As has been said earlier in this write-up, the priority aspect of raising enough jobs for the eligible aspirants of the state lies in addressing the economy in the direction of job creation, which alone can, gradually, take care of the increasing tension of job anxiety amongst our qualified youth. The ominous fallout of failing to do that will be slipping down the slope of confusion and cofounding an essentially economic issue with hate-mongering over religion and language, which only help in muddying the waters. Conditions for such a play-out already exist. Often, the state itself might indulge in such distractions. But it must be remembered that state, or constitutional, protective measures can only be limited to certain electoral and representative safeguards, not beyond, and certainly not perpetually. The educated youth must also realise that merit alone and not reservation will see them through in the long run.
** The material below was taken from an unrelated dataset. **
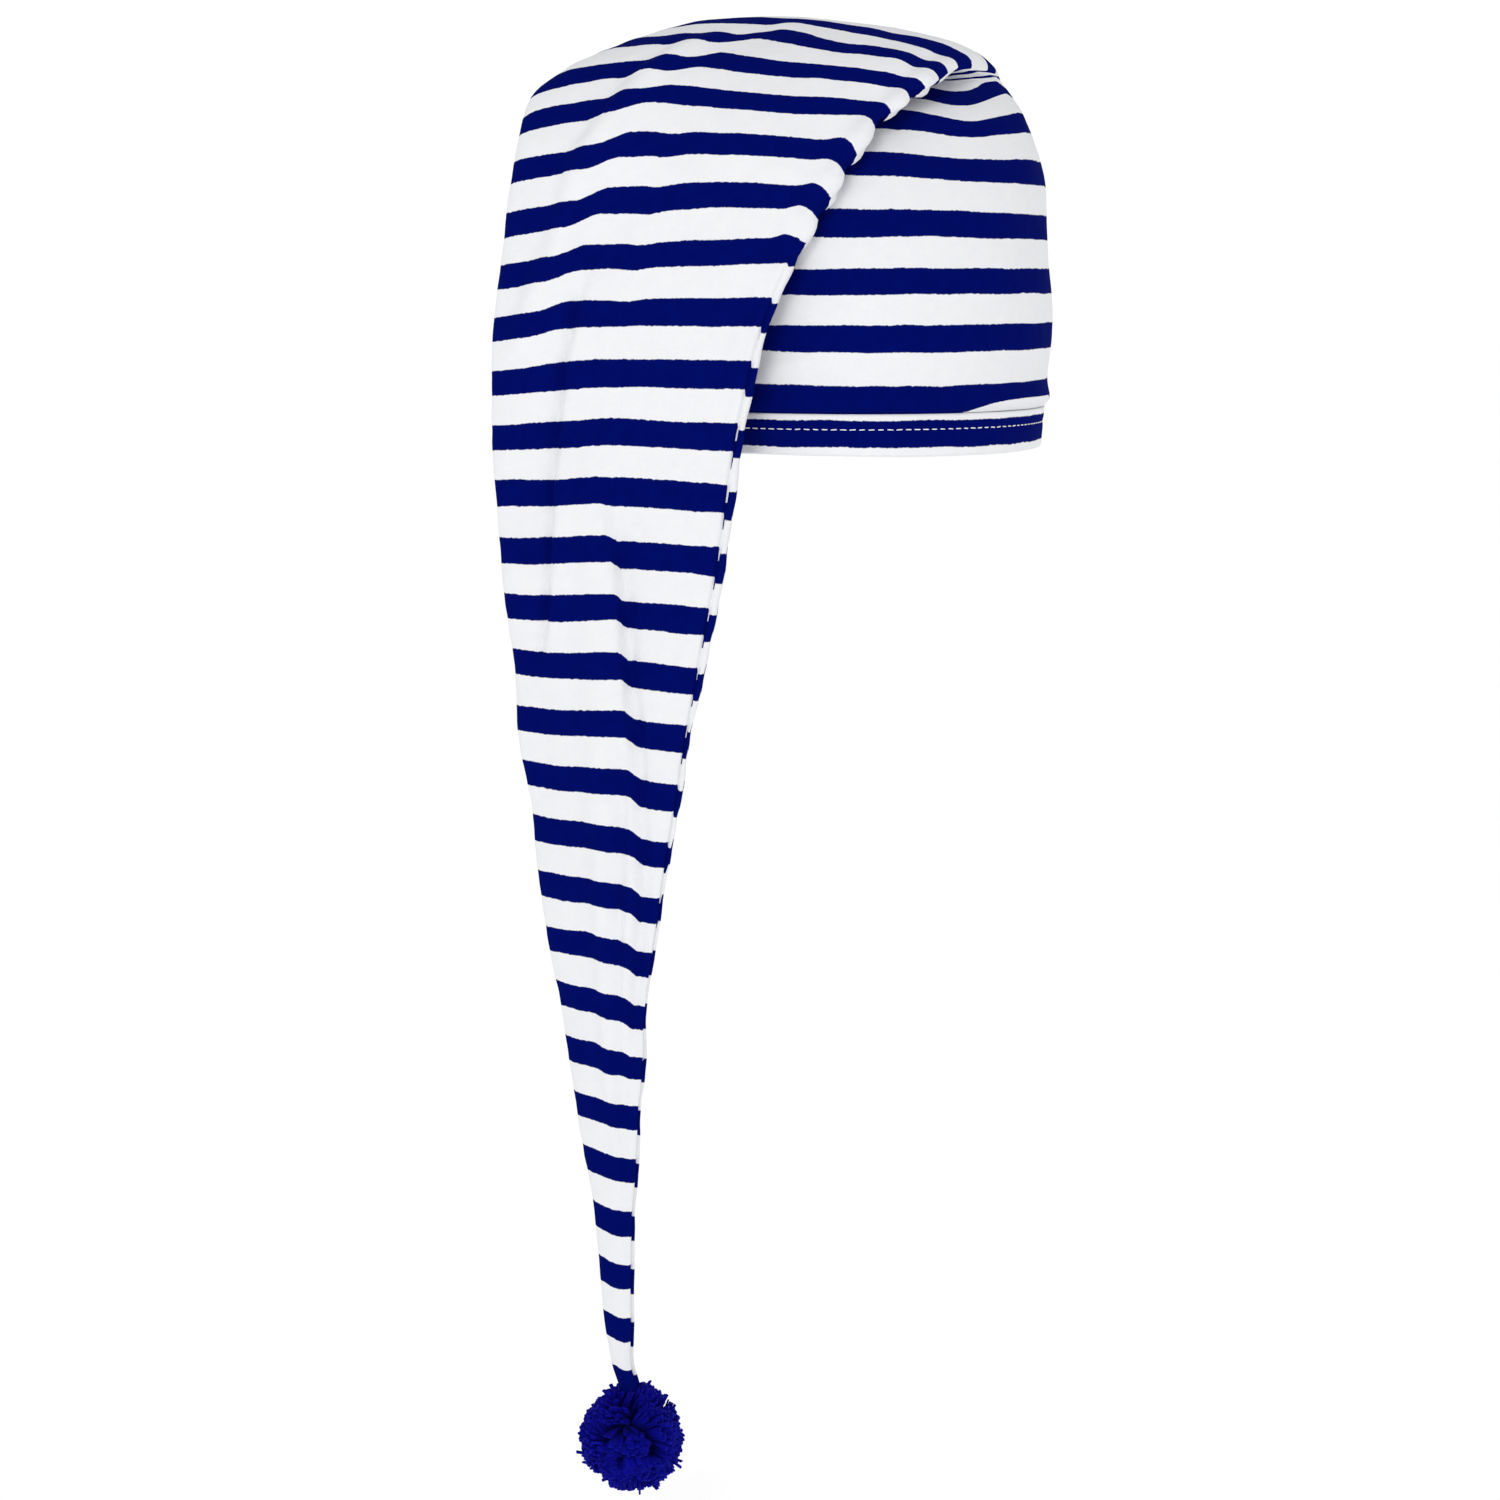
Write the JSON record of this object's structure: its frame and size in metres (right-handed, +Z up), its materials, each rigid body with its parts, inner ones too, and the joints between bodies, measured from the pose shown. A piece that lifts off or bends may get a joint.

Protectionism is not known to have helped in cultural issues like the promotion of languages, which prosper or perish depending on how they are lived and practiced in everyday life. Nor do average government servants contribute to language in any major way. Individual exceptions have always been a case apart and not connected to their jobs anyway. We need to focus on job creation. There’s no gain in ignoring the elephant in the room any longer through scapegoats.